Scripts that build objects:
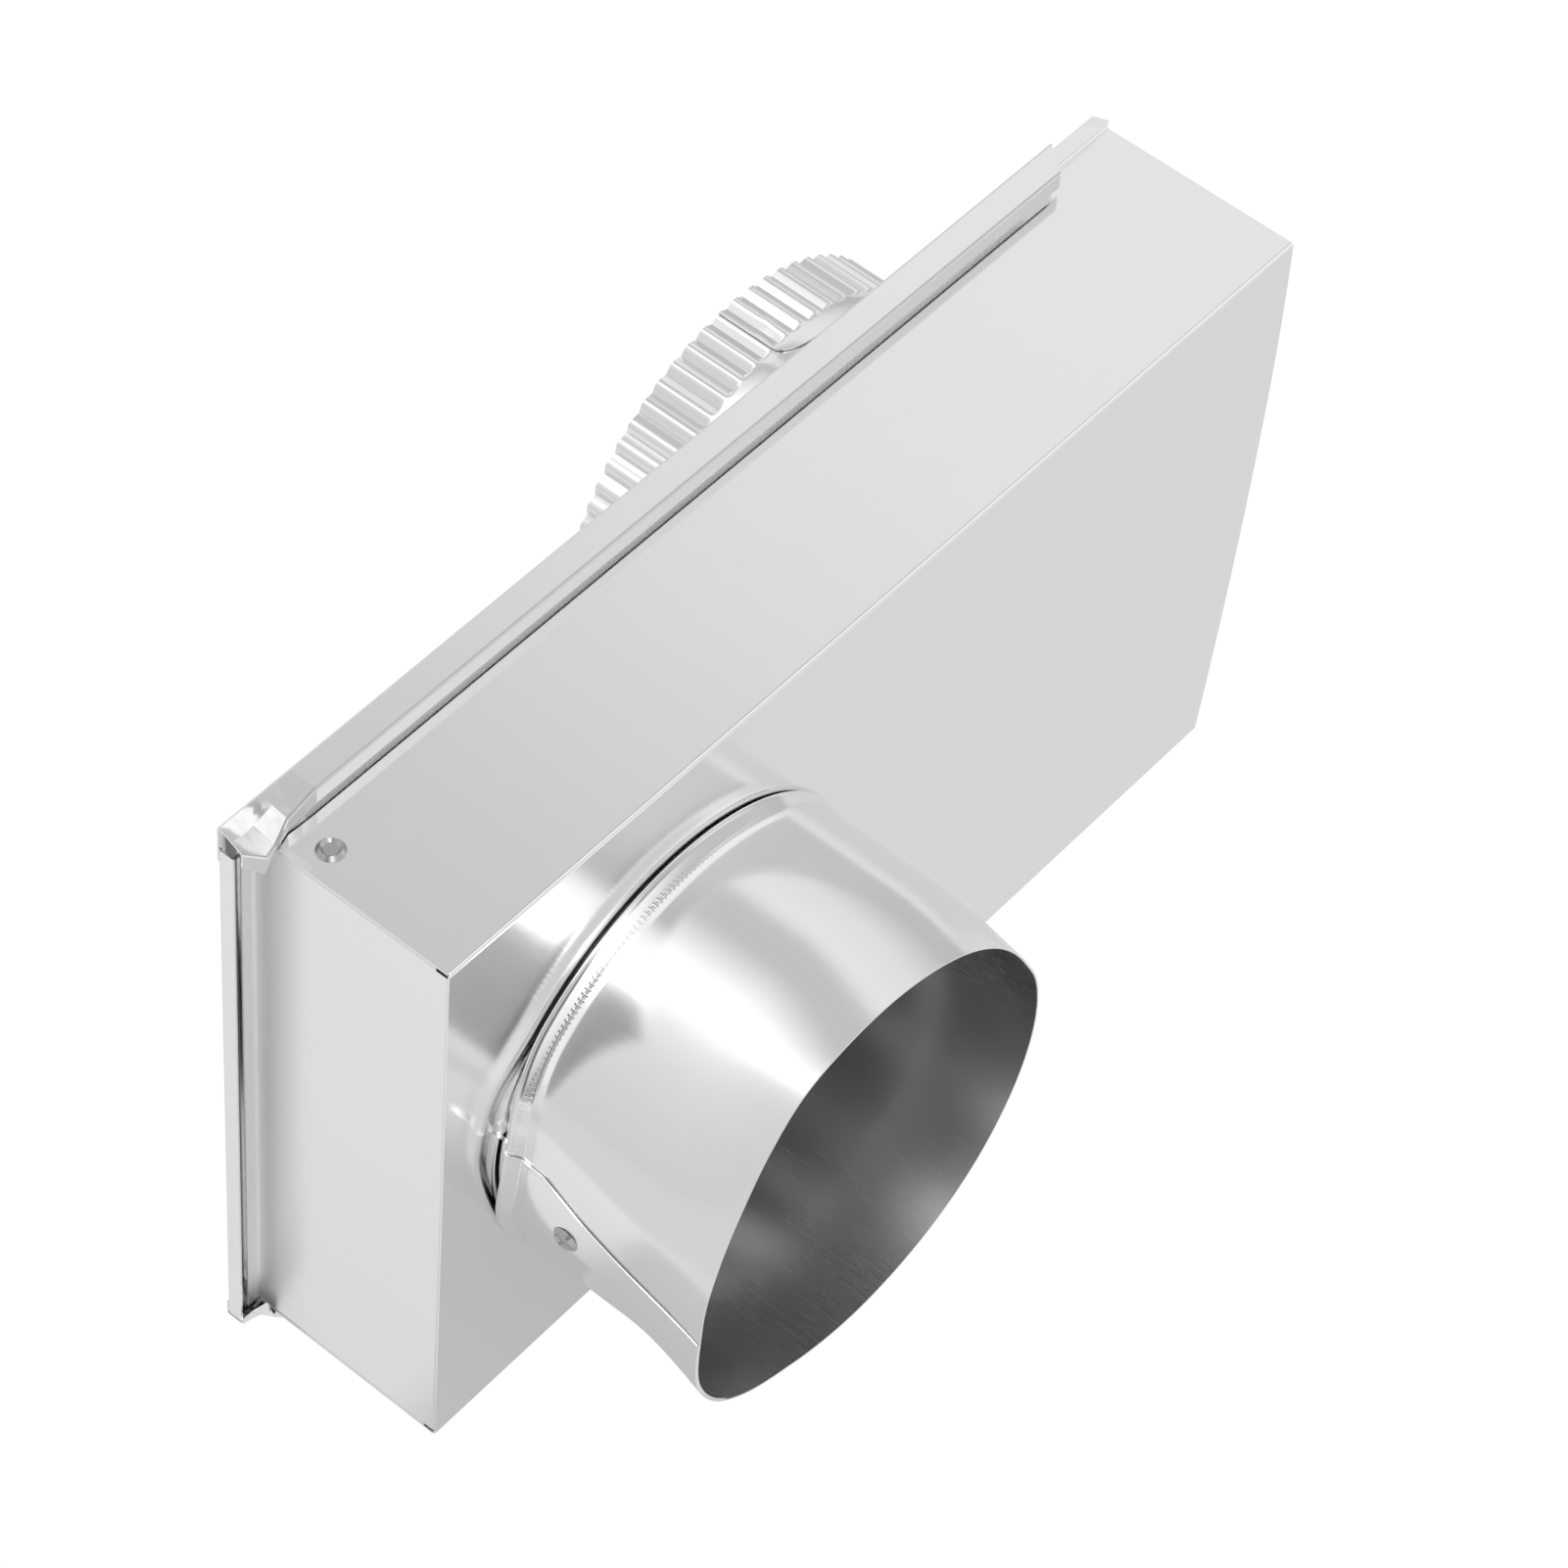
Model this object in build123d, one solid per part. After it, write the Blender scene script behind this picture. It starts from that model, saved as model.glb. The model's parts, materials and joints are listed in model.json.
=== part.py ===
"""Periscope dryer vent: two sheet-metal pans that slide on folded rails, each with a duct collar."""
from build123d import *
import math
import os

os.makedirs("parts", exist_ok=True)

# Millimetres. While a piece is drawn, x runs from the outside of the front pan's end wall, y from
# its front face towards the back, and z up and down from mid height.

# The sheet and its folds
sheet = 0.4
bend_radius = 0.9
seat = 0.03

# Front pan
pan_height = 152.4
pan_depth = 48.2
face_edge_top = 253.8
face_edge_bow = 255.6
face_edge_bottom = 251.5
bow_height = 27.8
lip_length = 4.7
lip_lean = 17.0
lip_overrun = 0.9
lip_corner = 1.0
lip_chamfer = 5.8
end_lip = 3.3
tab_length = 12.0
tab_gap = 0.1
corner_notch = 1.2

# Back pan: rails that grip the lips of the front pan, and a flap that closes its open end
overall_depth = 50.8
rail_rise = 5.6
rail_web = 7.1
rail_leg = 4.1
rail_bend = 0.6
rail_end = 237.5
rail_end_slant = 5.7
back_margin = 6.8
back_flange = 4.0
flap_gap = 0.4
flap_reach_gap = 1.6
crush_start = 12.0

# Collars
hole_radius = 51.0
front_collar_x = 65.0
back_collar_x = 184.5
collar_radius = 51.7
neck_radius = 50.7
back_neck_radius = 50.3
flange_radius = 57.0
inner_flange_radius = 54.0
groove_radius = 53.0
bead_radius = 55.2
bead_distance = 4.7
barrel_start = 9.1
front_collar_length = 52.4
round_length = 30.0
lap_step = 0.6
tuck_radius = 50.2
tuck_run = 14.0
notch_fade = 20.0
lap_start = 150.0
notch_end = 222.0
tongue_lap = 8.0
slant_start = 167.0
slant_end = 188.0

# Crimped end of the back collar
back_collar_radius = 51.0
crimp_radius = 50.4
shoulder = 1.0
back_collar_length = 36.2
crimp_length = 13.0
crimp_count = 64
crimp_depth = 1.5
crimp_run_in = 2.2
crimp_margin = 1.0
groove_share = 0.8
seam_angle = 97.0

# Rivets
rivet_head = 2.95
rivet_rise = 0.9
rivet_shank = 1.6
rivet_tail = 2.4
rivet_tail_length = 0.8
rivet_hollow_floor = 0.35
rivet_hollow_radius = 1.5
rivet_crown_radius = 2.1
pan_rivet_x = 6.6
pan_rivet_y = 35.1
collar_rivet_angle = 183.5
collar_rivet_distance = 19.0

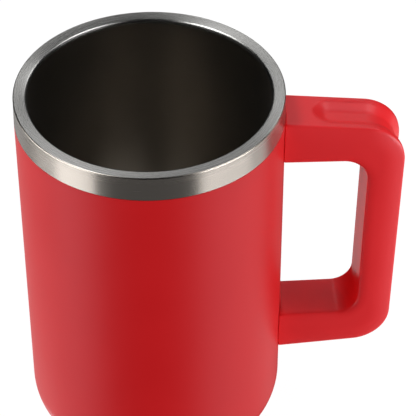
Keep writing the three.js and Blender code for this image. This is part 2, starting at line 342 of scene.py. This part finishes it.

DIRECTIONS:
Please output every record, keeping each line exact.

REPLY:
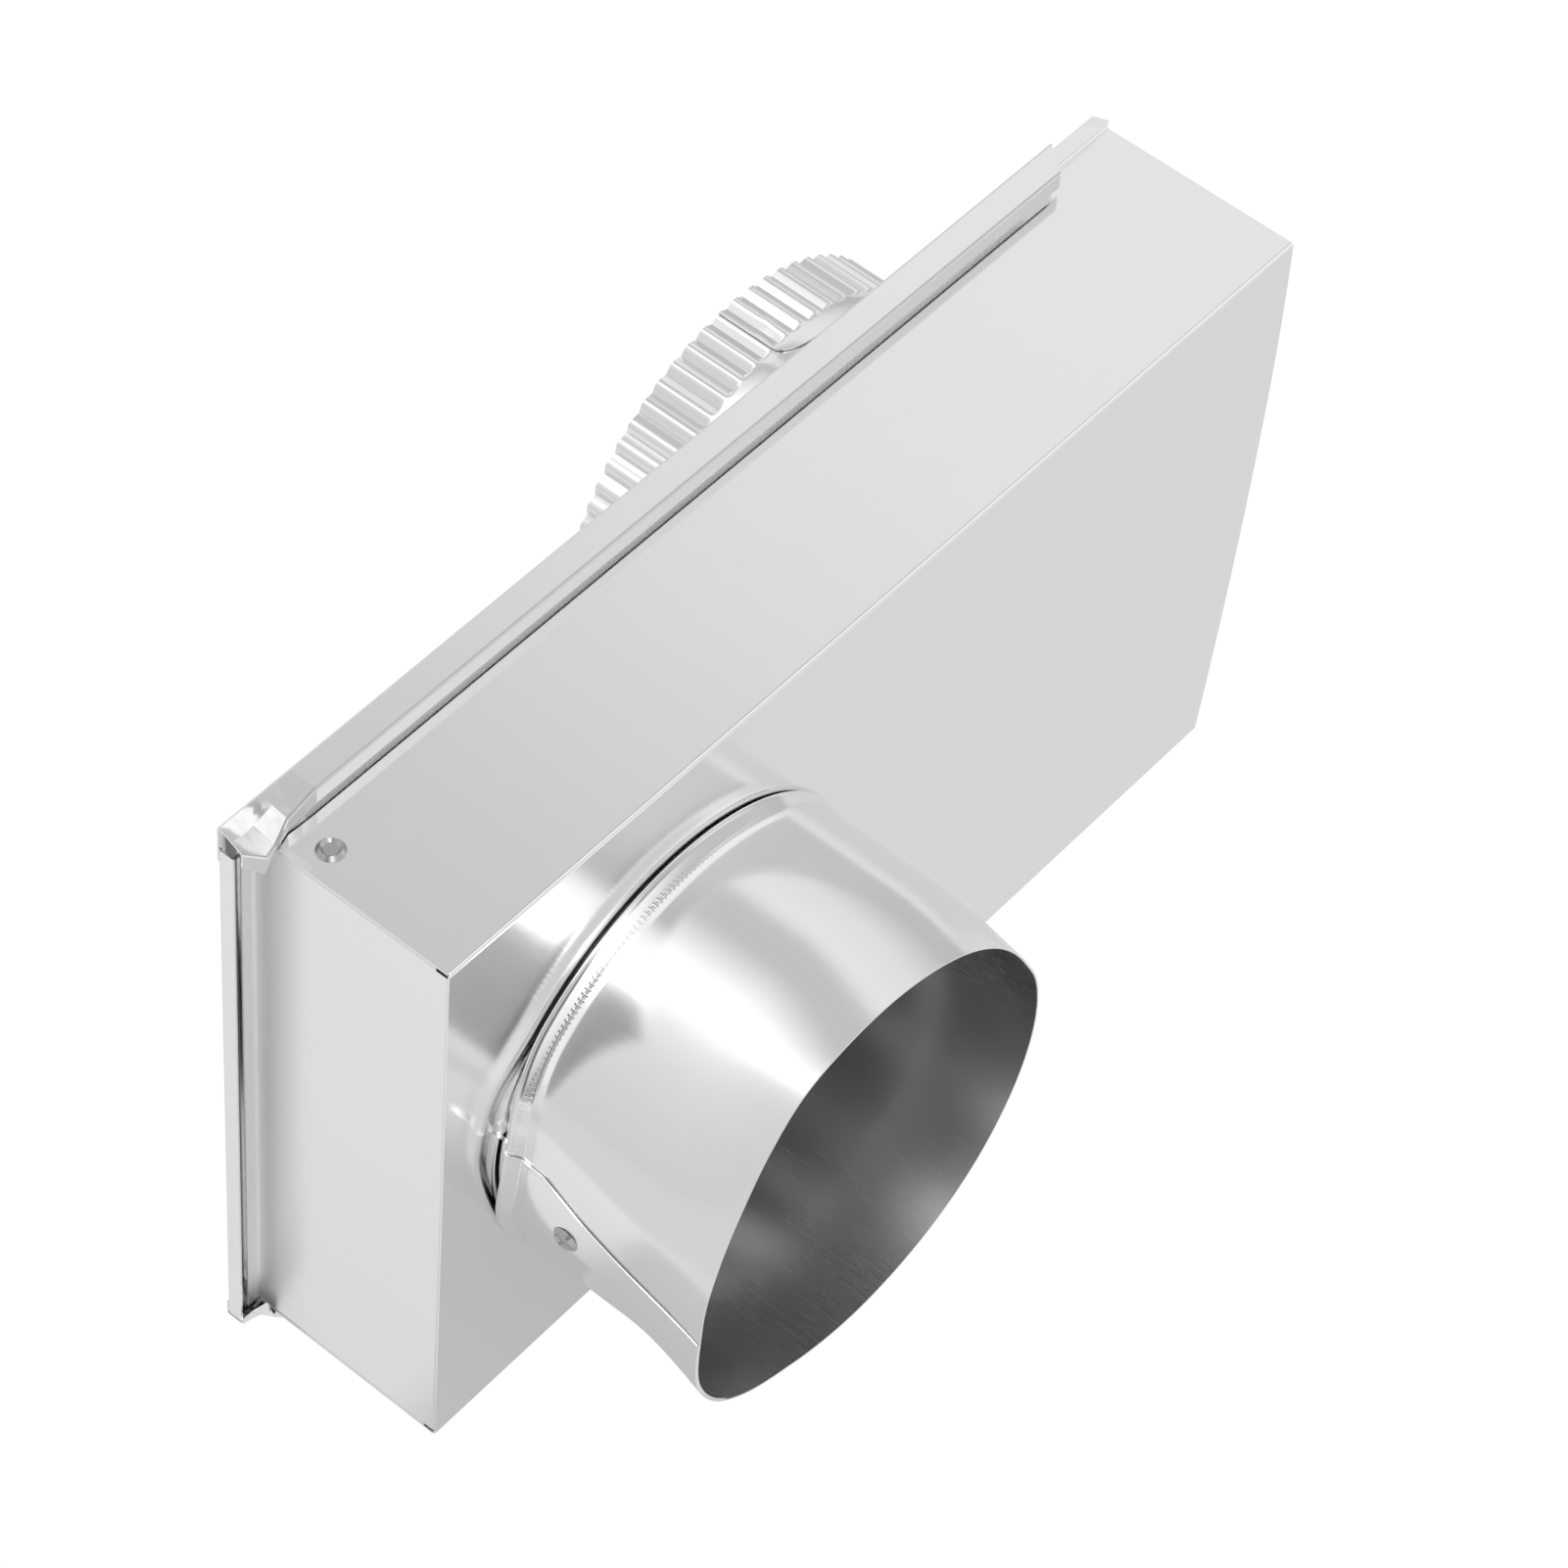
Model this object in build123d, one solid per part. After it, write the Blender scene script behind this picture. It starts from that model, saved as model.glb. The model's parts, materials and joints are listed in model.json.
=== part.py ===
"""Periscope dryer vent: two sheet-metal pans that slide on folded rails, each with a duct collar."""
from build123d import *
import math
import os

os.makedirs("parts", exist_ok=True)

# Millimetres. While a piece is drawn, x runs from the outside of the front pan's end wall, y from
# its front face towards the back, and z up and down from mid height.

# The sheet and its folds
sheet = 0.4
bend_radius = 0.9
seat = 0.03

# Front pan
pan_height = 152.4
pan_depth = 48.2
face_edge_top = 253.8
face_edge_bow = 255.6
face_edge_bottom = 251.5
bow_height = 27.8
lip_length = 4.7
lip_lean = 17.0
lip_overrun = 0.9
lip_corner = 1.0
lip_chamfer = 5.8
end_lip = 3.3
tab_length = 12.0
tab_gap = 0.1
corner_notch = 1.2

# Back pan: rails that grip the lips of the front pan, and a flap that closes its open end
overall_depth = 50.8
rail_rise = 5.6
rail_web = 7.1
rail_leg = 4.1
rail_bend = 0.6
rail_end = 237.5
rail_end_slant = 5.7
back_margin = 6.8
back_flange = 4.0
flap_gap = 0.4
flap_reach_gap = 1.6
crush_start = 12.0

# Collars
hole_radius = 51.0
front_collar_x = 65.0
back_collar_x = 184.5
collar_radius = 51.7
neck_radius = 50.7
back_neck_radius = 50.3
flange_radius = 57.0
inner_flange_radius = 54.0
groove_radius = 53.0
bead_radius = 55.2
bead_distance = 4.7
barrel_start = 9.1
front_collar_length = 52.4
round_length = 30.0
lap_step = 0.6
tuck_radius = 50.2
tuck_run = 14.0
notch_fade = 20.0
lap_start = 150.0
notch_end = 222.0
tongue_lap = 8.0
slant_start = 167.0
slant_end = 188.0

# Crimped end of the back collar
back_collar_radius = 51.0
crimp_radius = 50.4
shoulder = 1.0
back_collar_length = 36.2
crimp_length = 13.0
crimp_count = 64
crimp_depth = 1.5
crimp_run_in = 2.2
crimp_margin = 1.0
groove_share = 0.8
seam_angle = 97.0

# Rivets
rivet_head = 2.95
rivet_rise = 0.9
rivet_shank = 1.6
rivet_tail = 2.4
rivet_tail_length = 0.8
rivet_hollow_floor = 0.35
rivet_hollow_radius = 1.5
rivet_crown_radius = 2.1
pan_rivet_x = 6.6
pan_rivet_y = 35.1
collar_rivet_angle = 183.5
collar_rivet_distance = 19.0

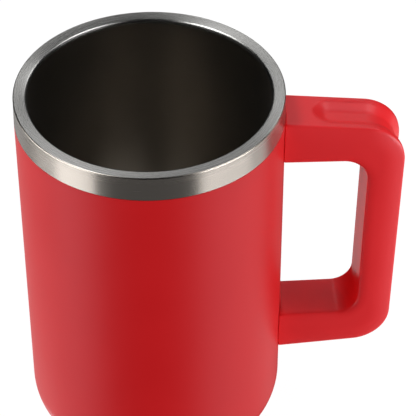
Keep writing the three.js and Blender code for this image. This is part 2, starting at line 342 of scene.py. This part finishes it.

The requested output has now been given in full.